EXERCISE GOAL
Copy out all of the material, matching it word for word.

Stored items
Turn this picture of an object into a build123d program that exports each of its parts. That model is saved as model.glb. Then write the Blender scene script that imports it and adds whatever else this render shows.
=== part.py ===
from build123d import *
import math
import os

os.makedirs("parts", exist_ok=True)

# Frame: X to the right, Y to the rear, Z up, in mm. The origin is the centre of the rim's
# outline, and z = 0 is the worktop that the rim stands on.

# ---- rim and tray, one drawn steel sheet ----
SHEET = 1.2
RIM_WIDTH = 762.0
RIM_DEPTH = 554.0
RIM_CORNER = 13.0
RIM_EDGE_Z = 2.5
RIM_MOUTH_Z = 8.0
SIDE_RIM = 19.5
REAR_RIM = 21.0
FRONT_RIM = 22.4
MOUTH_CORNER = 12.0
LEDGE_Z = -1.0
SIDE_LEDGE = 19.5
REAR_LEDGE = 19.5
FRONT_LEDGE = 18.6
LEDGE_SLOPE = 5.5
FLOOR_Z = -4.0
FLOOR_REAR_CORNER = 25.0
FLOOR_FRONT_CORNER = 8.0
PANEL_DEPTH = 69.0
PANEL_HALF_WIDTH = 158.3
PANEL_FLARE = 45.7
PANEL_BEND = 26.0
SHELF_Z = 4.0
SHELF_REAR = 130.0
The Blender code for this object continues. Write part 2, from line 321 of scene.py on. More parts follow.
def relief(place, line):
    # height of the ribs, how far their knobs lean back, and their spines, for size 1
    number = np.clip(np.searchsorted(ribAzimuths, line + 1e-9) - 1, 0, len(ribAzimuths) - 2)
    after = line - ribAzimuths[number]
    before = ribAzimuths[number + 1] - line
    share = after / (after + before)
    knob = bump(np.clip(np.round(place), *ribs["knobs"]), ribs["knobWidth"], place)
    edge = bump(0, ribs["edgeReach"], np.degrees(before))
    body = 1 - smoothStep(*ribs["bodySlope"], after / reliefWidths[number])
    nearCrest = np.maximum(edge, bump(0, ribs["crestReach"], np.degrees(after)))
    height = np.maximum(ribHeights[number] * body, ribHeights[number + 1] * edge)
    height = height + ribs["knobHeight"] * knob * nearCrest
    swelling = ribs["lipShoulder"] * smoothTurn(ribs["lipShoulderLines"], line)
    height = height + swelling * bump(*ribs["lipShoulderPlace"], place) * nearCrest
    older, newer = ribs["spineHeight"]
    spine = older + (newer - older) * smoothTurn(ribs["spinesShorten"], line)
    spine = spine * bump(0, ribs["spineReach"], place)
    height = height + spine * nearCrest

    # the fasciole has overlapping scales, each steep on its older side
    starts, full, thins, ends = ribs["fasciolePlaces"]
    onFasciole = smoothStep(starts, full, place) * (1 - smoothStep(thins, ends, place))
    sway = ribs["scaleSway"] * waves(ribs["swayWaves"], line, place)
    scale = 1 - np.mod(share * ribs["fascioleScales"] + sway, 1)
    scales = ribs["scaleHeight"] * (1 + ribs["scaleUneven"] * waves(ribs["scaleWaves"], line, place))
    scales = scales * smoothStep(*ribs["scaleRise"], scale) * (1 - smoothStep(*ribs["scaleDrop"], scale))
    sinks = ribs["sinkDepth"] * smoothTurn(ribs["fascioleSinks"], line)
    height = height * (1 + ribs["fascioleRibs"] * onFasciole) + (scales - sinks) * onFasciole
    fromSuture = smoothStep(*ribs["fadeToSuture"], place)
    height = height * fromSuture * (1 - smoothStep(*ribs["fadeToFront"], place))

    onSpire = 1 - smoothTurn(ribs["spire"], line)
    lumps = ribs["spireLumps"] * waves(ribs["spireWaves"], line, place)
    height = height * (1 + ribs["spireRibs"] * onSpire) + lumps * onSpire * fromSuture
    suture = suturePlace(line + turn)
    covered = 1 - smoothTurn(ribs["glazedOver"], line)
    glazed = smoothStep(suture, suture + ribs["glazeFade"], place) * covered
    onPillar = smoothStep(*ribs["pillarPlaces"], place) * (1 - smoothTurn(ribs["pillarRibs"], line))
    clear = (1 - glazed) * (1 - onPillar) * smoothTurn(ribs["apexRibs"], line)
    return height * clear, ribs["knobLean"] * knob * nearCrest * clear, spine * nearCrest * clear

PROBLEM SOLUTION
Turn this picture of an object into a build123d program that exports each of its parts. That model is saved as model.glb. Then write the Blender scene script that imports it and adds whatever else this render shows.
=== part.py ===
from build123d import *
import math
import os

os.makedirs("parts", exist_ok=True)

# Frame: X to the right, Y to the rear, Z up, in mm. The origin is the centre of the rim's
# outline, and z = 0 is the worktop that the rim stands on.

# ---- rim and tray, one drawn steel sheet ----
SHEET = 1.2
RIM_WIDTH = 762.0
RIM_DEPTH = 554.0
RIM_CORNER = 13.0
RIM_EDGE_Z = 2.5
RIM_MOUTH_Z = 8.0
SIDE_RIM = 19.5
REAR_RIM = 21.0
FRONT_RIM = 22.4
MOUTH_CORNER = 12.0
LEDGE_Z = -1.0
SIDE_LEDGE = 19.5
REAR_LEDGE = 19.5
FRONT_LEDGE = 18.6
LEDGE_SLOPE = 5.5
FLOOR_Z = -4.0
FLOOR_REAR_CORNER = 25.0
FLOOR_FRONT_CORNER = 8.0
PANEL_DEPTH = 69.0
PANEL_HALF_WIDTH = 158.3
PANEL_FLARE = 45.7
PANEL_BEND = 26.0
SHELF_Z = 4.0
SHELF_REAR = 130.0
The Blender code for this object continues. Write part 2, from line 321 of scene.py on. More parts follow.
def relief(place, line):
    # height of the ribs, how far their knobs lean back, and their spines, for size 1
    number = np.clip(np.searchsorted(ribAzimuths, line + 1e-9) - 1, 0, len(ribAzimuths) - 2)
    after = line - ribAzimuths[number]
    before = ribAzimuths[number + 1] - line
    share = after / (after + before)
    knob = bump(np.clip(np.round(place), *ribs["knobs"]), ribs["knobWidth"], place)
    edge = bump(0, ribs["edgeReach"], np.degrees(before))
    body = 1 - smoothStep(*ribs["bodySlope"], after / reliefWidths[number])
    nearCrest = np.maximum(edge, bump(0, ribs["crestReach"], np.degrees(after)))
    height = np.maximum(ribHeights[number] * body, ribHeights[number + 1] * edge)
    height = height + ribs["knobHeight"] * knob * nearCrest
    swelling = ribs["lipShoulder"] * smoothTurn(ribs["lipShoulderLines"], line)
    height = height + swelling * bump(*ribs["lipShoulderPlace"], place) * nearCrest
    older, newer = ribs["spineHeight"]
    spine = older + (newer - older) * smoothTurn(ribs["spinesShorten"], line)
    spine = spine * bump(0, ribs["spineReach"], place)
    height = height + spine * nearCrest

    # the fasciole has overlapping scales, each steep on its older side
    starts, full, thins, ends = ribs["fasciolePlaces"]
    onFasciole = smoothStep(starts, full, place) * (1 - smoothStep(thins, ends, place))
    sway = ribs["scaleSway"] * waves(ribs["swayWaves"], line, place)
    scale = 1 - np.mod(share * ribs["fascioleScales"] + sway, 1)
    scales = ribs["scaleHeight"] * (1 + ribs["scaleUneven"] * waves(ribs["scaleWaves"], line, place))
    scales = scales * smoothStep(*ribs["scaleRise"], scale) * (1 - smoothStep(*ribs["scaleDrop"], scale))
    sinks = ribs["sinkDepth"] * smoothTurn(ribs["fascioleSinks"], line)
    height = height * (1 + ribs["fascioleRibs"] * onFasciole) + (scales - sinks) * onFasciole
    fromSuture = smoothStep(*ribs["fadeToSuture"], place)
    height = height * fromSuture * (1 - smoothStep(*ribs["fadeToFront"], place))

    onSpire = 1 - smoothTurn(ribs["spire"], line)
    lumps = ribs["spireLumps"] * waves(ribs["spireWaves"], line, place)
    height = height * (1 + ribs["spireRibs"] * onSpire) + lumps * onSpire * fromSuture
    suture = suturePlace(line + turn)
    covered = 1 - smoothTurn(ribs["glazedOver"], line)
    glazed = smoothStep(suture, suture + ribs["glazeFade"], place) * covered
    onPillar = smoothStep(*ribs["pillarPlaces"], place) * (1 - smoothTurn(ribs["pillarRibs"], line))
    clear = (1 - glazed) * (1 - onPillar) * smoothTurn(ribs["apexRibs"], line)
    return height * clear, ribs["knobLean"] * knob * nearCrest * clear, spine * nearCrest * clear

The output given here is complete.